D’origine roumaine, Andreea Talpeanu (née en 1982) sculpte le réel. Tisser sa toile sur des squelettes de chaises, créer un totem à partir de l’agglomération de chaussures de femmes, faire prendre forme à des humanoïdes déglutissant des publicités: le monde entier est un prétexte à réinterprétation/réappropriation par l’artiste. Incorporer, digérer et produire une forme nouvelle issue d’un choc émotionnel: voilà qui pourrait être le motto d’Andreea Talpeanu.
Son discours ouvertement engagé contre la culture de masse en tant qu’amas indéchiffrable de messages de communication incitant à une consommation effrénée et effrayante est souligné par des titres aux sonorités activistes: Protestation contre la société de communication, Overdose of advertising, Loisirs, Détecteur de junkspace, Traces du supermarché. On pense d’emblée au discours de Baudrillard, clameur éclairée contre la société de consommation:
« Le temps libre, c’est peut-être toute l’activité ludique dont on le remplit, mais c’est d’abord la liberté de perdre son temps, de le « tuer » éventuellement, de le dépenser en pure perte. (C’est pourquoi dire que le loisir est « aliéné » parce qu’il n’est que le temps nécessaire à la reconstitution de la force de travail est insuffisant. L' »aliénation » du loisir est plus profonde : elle ne tient pas à sa subordination directe au temps de travail, elle est liée à l’impossibilité même de perdre son temps.) »
« Revenu, achat de prestige et surtravail forment un cercle vicieux et affolé, la ronde infernale de la consommation, fondée sur l’exaltation de besoins dits « psychologiques », qui se différencient des besoins « physiologiques » en ce qu’ils se fondent apparemment sur le « revenu discrétionnaire » et la liberté de choix, et deviennent ainsi manipulables à merci. »
Jean Baudrillard, La Société de consommation, 1970
Mais aborder l’oeuvre d’Andreea Talpeanu en y voyant l’expression d’un discours contestataire serait pour le moins réducteur. L’observateur humain auquel s’adresse ce travail est un être émotif sensible. Or, ce qu’il y a de saisissant dans les productions d’Andreea Talpeanu ne se situe pas dans le discours, ce n’est pas l’intention (critique authentique et sincère d’une société mortifère) qui nous happe mais un humour presque enfantin qui émane du geste de l’artiste, écho du rire naïf de ceux que la vie n’a pas encore éteints. La Tour du Malheur par exemple, ensemble d’emballages de cigarettes et autres médicaments enserrés dans les mailles d’un piège de laine, est à la fois esthétiquement simple et poignant, comme le discours limpide de l’enfant interrogeant le monde.

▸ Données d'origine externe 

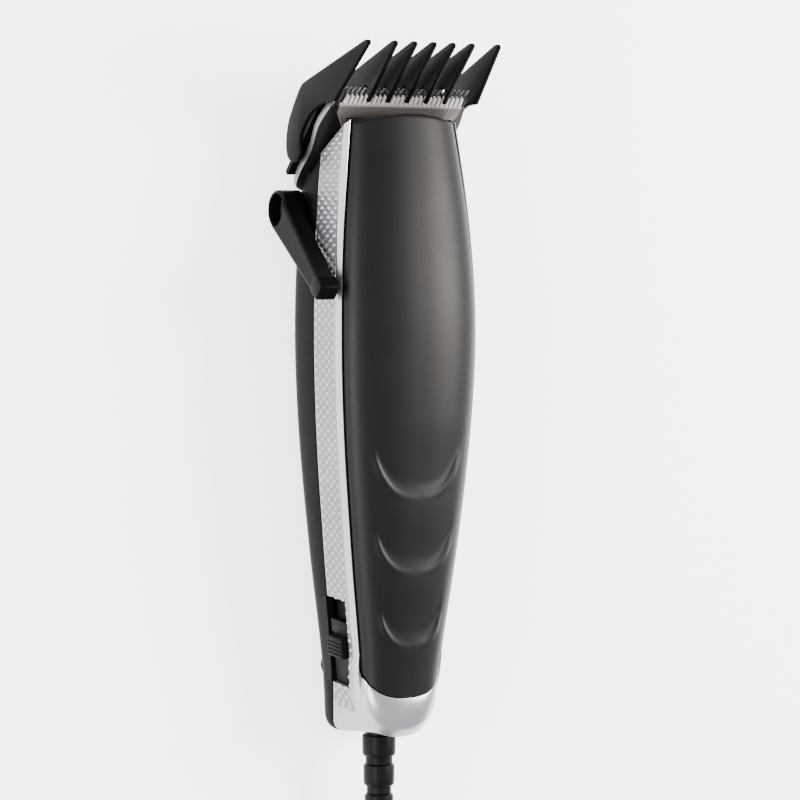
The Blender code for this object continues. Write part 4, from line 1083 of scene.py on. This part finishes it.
def make_switch(housing, band):
    """Cuts the switch's window, and fills it with a back plate and a slider that has a ribbed thumb block."""
    matrix = switch_matrix()
    half, top, black = SWITCH_HALF, SWITCH_HEIGHT - 0.5, HOUSING_BLACK
    window = block("switch_window", (-5, -half, -2), (3.5, half, SWITCH_HEIGHT), SILVER)
    slot = block("bezel_slot", (-1, -half, -0.6), (14, half, 6), black)
    back_plate = block("switch_back", (2.6, -half - 1.2, 1.0), (3.6, half + 1.2, 12.6), black, "case")
    slider = block("switch_slide", (0.8, -12.7, 0.9), (2.2, 6.3, top), black, "switch_button")
    thumb = block("switch_thumb", (-1.9, -4.4, 1.2), (1.2, 1.6, top - 0.4), black)
    bar = block("switch_bar", (0.2, 2.4, 0.9), (1.2, 6.3, top), black)
    round_edges(thumb, 0.35, 3)
    round_edges(bar, 0.2, 2)
    round_edges(slider, 0.2, 2)
    fuse(slider, thumb, bar)
    grooves = []
    for i in range(4):
        groove_y = -3.5 + 1.15 * i
        grooves.append(block(f"thumb_groove_{i}", (-3, groove_y, 0), (-1.5, groove_y + 0.4, 12), black))
    cut(slider, *grooves)
    round_edges(back_plate, 0.15, 2)
    for obj in (window, slot, back_plate, slider):
        reshape(obj, matrix)
    cut(band, window)
    cut(housing, slot)
    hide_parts("switch_slider")
    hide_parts("switch_bezel")


# ---- Pieces that keep the CAD part's shape -----------------------------------------------------

KEPT_NODES = (
    (HOUSING_BLACK, ("cutter_yoke", "taper_carriage")),
    (SPRING_STEEL, ("tension_spring", "armature_spring_left", "armature_spring_right")),
    (PLATED_STEEL, ("blade_screw_left", "blade_screw_right", "core_screw_1", "core_screw_2")),
    (PLATED_STEEL, ("clamp_screw", "cord_clamp_screw")),
    (IRON, ("motor_core", "armature")),
    (COPPER, ("coil_winding",)),
    (IVORY, ("lever_cam", "coil_bobbin", "spring_clamp", "switch_body", "cord_clamp")),
    (BRASS, ("switch_contact",)),
    (BROWN_WIRE, ("lead_wire_coil",)),
    (BLUE_WIRE, ("lead_wire_switch",)),
)


def dress_kept_nodes():
    for material, names in KEPT_NODES:
        for name in names:
            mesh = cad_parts[name].data
            mesh.materials.clear()
            mesh.materials.append(material)


# ---- The scene ---------------------------------------------------------------------------------


def make_studio():
    make_world()
    make_floor()
    make_light("Left", (-1000, -80, 560), (0, 0, 0), (400, 900), 22.0, (0.9, 0.95, 1.0))
    make_light("Right", (760, 170, 700), (0, 20, 0), (420, 420), 30.0, (1.0, 0.95, 0.9))
    make_camera()


def make_clipper():
    make_top_cover()
    band = make_silver_frame()
    housing = make_bottom_housing()
    make_switch(housing, band)
    make_housing_screws()
    make_nose_insert()
    make_fixed_blade()
    make_moving_blade()
    make_guide_comb()
    make_taper_lever()
    make_lever_pivot()
    make_power_screw()
    dress_kept_nodes()


def make_lead():
    make_strain_relief()
    make_cord(make_plug() + make_cord_tie())


make_studio()
make_clipper()
make_lead()
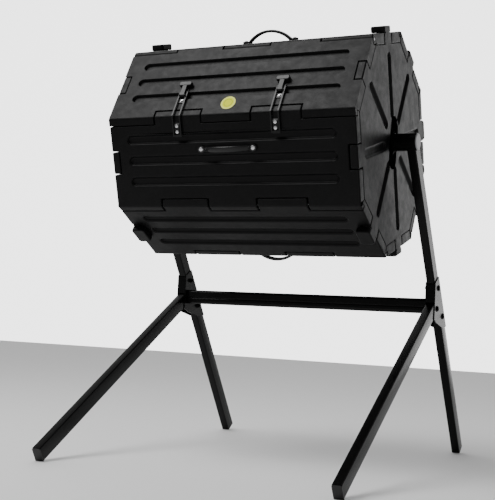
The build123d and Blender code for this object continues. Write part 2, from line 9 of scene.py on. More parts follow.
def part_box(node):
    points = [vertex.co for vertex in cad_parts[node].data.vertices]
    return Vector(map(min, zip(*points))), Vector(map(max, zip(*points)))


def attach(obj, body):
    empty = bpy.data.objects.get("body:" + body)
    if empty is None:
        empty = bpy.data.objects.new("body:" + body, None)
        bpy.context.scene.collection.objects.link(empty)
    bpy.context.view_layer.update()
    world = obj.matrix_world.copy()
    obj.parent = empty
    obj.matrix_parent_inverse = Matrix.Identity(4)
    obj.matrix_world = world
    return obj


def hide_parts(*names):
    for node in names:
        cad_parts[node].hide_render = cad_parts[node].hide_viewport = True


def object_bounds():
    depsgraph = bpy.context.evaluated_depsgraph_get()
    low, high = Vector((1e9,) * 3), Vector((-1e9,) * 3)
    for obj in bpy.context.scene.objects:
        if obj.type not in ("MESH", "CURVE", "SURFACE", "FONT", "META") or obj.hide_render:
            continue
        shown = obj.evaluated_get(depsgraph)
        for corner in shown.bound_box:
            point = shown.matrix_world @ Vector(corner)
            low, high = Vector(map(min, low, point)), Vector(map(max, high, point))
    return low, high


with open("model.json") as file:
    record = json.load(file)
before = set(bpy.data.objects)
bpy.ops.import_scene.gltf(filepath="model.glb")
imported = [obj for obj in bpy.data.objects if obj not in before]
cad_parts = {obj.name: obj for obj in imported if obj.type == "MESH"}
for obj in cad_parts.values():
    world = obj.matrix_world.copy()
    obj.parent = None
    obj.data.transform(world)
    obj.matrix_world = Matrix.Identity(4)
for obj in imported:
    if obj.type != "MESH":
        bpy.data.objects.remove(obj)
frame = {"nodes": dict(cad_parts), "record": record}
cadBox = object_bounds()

nodes = frame["nodes"]
record = frame["record"]
nodeBody = {name: body for body, names in record["behaviour"]["bodies"].items() for name in names}
nodeSlot = {part["node"]: part["material_slot"] for part in record["subparts"]}
jointPlace = {joint["name"]: Vector(joint["pos_m"]) for joint in record["behaviour"]["joints"]}
axle = jointPlace["drum_spin"]
print("frame loaded,", len(nodes), "nodes")


# camera, with its angles in radians
cameraValues = {
    "place": (1.19364, -2.71048, 0.39176),
    "yaw": 0.446974,
    "pitch": 0.0688027,
    "roll": -0.0492469,
    "lens": 72.67,
    "sensor": 36.0,
    "farthest": 50.0,
}


def makeCamera(values):
    data = bpy.data.cameras.new("camera")
    data.lens = values["lens"]
    data.sensor_width = values["sensor"]
    data.clip_end = values["farthest"]
    camera = bpy.data.objects.new("camera", data)
    bpy.context.collection.objects.link(camera)
    turn = Matrix.Rotation(values["yaw"], 4, "Z") @ Matrix.Rotation(values["pitch"], 4, "X")
    turn = turn @ Matrix.Rotation(values["roll"], 4, "Y")
    level = Matrix.Rotation(radians(90), 4, "X")     # looks along +Y with Z up
    camera.matrix_world = Matrix.Translation(values["place"]) @ turn @ level
    bpy.context.scene.camera = camera


makeCamera(cameraValues)
print("camera placed")


class Wire:                                    # a node's socket that takes part in sums
    def __init__(self, tree, socket):
        self.tree = tree
        self.socket = socket

    def add(self, kind, settings=None, values=None, out=0):
        node = self.tree.nodes.new(kind)
        for name, value in (settings or {}).items():
            if name == "stops":
                setStops(node.color_ramp, value)
            else:
                setattr(node, name, value)
        for key, value in (values or {}).items():
            if isinstance(value, Wire):
                self.tree.links.new(value.socket, node.inputs[key])
            elif isinstance(value, list):      # several wires into one socket
                for wire in value:
                    self.tree.links.new(wire.socket, node.inputs[key])
            else:
                node.inputs[key].default_value = value
        return Wire(self.tree, node.outputs[out])

    def maths(self, operation, first, second):
        return self.add("ShaderNodeMath", {"operation": operation}, {0: first, 1: second})

    def __add__(self, other):
        return self.maths("ADD", self, other)

    def __radd__(self, other):
        return self.maths("ADD", other, self)

    def __sub__(self, other):
        return self.maths("SUBTRACT", self, other)

    def __rsub__(self, other):
        return self.maths("SUBTRACT", other, self)

    def __mul__(self, other):
        return self.maths("MULTIPLY", self, other)

    def __rmul__(self, other):
        return self.maths("MULTIPLY", other, self)


def setStops(ramp, stops):                     # a position and a grey for each of the two stops
    for element, (position, shade) in zip(ramp.elements, stops):
        element.position = position
        element.color = grey(shade)


def grey(shade, blue=1.0):                     # neutral, or leaning a little to blue
    return (shade, shade, shade * blue, 1.0)


def startMaterial(name):
    material = bpy.data.materials.new(name)
    material.use_nodes = True
    tree = material.node_tree
    shader = tree.nodes["Principled BSDF"]
    place = tree.nodes.new("ShaderNodeTexCoord").outputs["Object"]
    return material, Wire(tree, place), shader


def feed(wire, shader, **values):              # links or sets the shader's own sockets
    for name, value in values.items():
        socket = shader.inputs[name.replace("_", " ")]
        if isinstance(value, Wire):
            wire.tree.links.new(value.socket, socket)
        else:
            socket.default_value = value


def noise(place, scale, detail=3.0, rough=0.55):
    return place.add("ShaderNodeTexNoise", None,
                     {"Vector": place, "Scale": scale, "Detail": detail, "Roughness": rough})


def blendColour(amount, first, second):
    return amount.add("ShaderNodeMix", {"data_type": "RGBA"},
                      {0: amount, 6: first, 7: second}, out=2)


def bump(height, strength, distance):
    return height.add("ShaderNodeBump", None,
                      {"Height": height, "Strength": strength, "Distance": distance})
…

La puissance avec laquelle Andreea Talpeanu envahit le monde n’est pas sans rappeler le travail d’Isaiah Zagar à Philadelphie: recouvrir et transformer, s’étendre comme une maladie travestissant le réel; offrir par ce geste l’opportunité d’un déplacement du regard, comme une porte sur les infinies variations possibles d’un monde qui n’est pas figé. D’ailleurs, l’artiste, architecte de formation, semble questionner la notion même de totalité du réel qu’elle parcourt de lignes qui ne sont pas tant des cicatrices que des tentatives de distorsion, un geste plus proche de celui de raccommoder que de celui de purement déstructurer.
La transformation que fait subir Andreea Talpeanu à ce qui l’entoure pourrait en effet être qualifiée de démarche prédatrice si la deuxième vie qu’elle offre aux objets n’était chargée d’une si formidable générosité. De la rue à son atelier, le matériau n’est pas noble par définition, il le devient par transformation, comme touché par la Grâce d’une démarche plus viscérale que sagement technique. L’artiste, (re)touche-à-tout poétique du réel, s’empare des nervures du monde que sont les réseaux de signification et, par arachnisation, tisse sa toile de façon puissante et soignée, délivrant au final un message plus onirique que virulent. Il ne tient ensuite qu’à l’observateur d’offrir à son tour le temps aux objets ainsi créés de l’inviter à opérer l’infime déplacement lui permettant d’accéder aux routes infinies du rêve d’Andreea.